In un recente evento organizzato da Confartigianato Vicenza, il filosofo Umberto Galimberti ha espresso una critica severa sull’aumento delle diagnosi di Disturbi Specifici dell’Apprendimento (DSA) nelle scuole. Secondo Galimberti, la scuola elementare sembra essersi trasformata in una sorta di clinica psichiatrica, dove tutti gli studenti sembrano affetti da dislessia, disgrafia, discalculia, autismo e sindrome di Asperger. Queste parole hanno acceso un acceso dibattito sui social, con molti che accusano Galimberti di superficialità e altri che condividono le sue preoccupazioni.
Galimberti sostiene che l’aumento delle certificazioni sia dovuto più alla richiesta dei genitori di agevolazioni per i figli che a reali difficoltà di apprendimento. Secondo lui, i genitori cercano percorsi facilitati per i propri figli, piuttosto che concentrarsi sulla formazione.
Questa posizione ha suscitato reazioni forti, con alcuni genitori che difendono l’importanza delle diagnosi per garantire un percorso scolastico adeguato ai loro figli.
Tuttavia, molti ritengono che in passato le difficoltà esistessero ugualmente, ma venissero ignorate, causando sofferenza a molti studenti. Oggi, l’attenzione maggiore verso le differenze individuali rappresenta un passo avanti per l’inclusione, ma rischia di essere bilanciata da un eccesso di burocrazia e medicalizzazione. Il sistema scolastico si trova quindi a dover affrontare la sfida di coniugare inclusione e formazione adeguata, evitando di trasformare la scuola in una clinica.
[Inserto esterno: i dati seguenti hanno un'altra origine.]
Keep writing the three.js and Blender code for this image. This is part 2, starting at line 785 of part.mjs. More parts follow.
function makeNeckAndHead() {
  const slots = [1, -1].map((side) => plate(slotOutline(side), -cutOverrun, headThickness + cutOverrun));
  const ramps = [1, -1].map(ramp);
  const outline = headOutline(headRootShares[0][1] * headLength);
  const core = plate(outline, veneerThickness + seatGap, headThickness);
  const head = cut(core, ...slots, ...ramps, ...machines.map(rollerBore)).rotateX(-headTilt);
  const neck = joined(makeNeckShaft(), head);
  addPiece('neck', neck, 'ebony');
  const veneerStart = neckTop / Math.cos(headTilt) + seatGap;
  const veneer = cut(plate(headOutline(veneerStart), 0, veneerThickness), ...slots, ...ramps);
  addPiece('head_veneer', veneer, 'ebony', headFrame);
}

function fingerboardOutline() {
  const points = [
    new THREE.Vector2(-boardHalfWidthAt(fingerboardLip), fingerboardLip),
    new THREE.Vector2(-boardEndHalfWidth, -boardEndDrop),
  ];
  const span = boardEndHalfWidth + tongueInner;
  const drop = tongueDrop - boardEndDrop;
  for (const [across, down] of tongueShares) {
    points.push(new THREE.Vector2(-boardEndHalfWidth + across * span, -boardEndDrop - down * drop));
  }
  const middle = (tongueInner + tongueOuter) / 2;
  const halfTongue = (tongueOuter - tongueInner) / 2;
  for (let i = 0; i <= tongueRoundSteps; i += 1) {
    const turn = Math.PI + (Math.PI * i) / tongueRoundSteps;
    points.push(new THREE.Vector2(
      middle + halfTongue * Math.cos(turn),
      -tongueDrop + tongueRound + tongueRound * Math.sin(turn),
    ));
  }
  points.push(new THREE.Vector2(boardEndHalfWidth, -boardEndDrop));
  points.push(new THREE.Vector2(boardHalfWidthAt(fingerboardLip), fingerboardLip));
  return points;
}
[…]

La questione sollevata da Galimberti evidenzia il bisogno di un equilibrio tra supporto specifico per gli studenti con DSA e una formazione generale di qualità. Mentre alcuni docenti lamentano il crescente conflitto con i genitori, altri sottolineano come il sistema sia diventato troppo frammentato e burocratico, rischiando di rallentare l’insegnamento.
In questo contesto, è fondamentale promuovere una maggiore consapevolezza e comprensione delle neuro diversità, come sottolinea Giacomo Stella, psicologo e psicolinguista, che ribadisce l’importanza di affrontare la dislessia come una diversità cognitiva piuttosto che una patologia.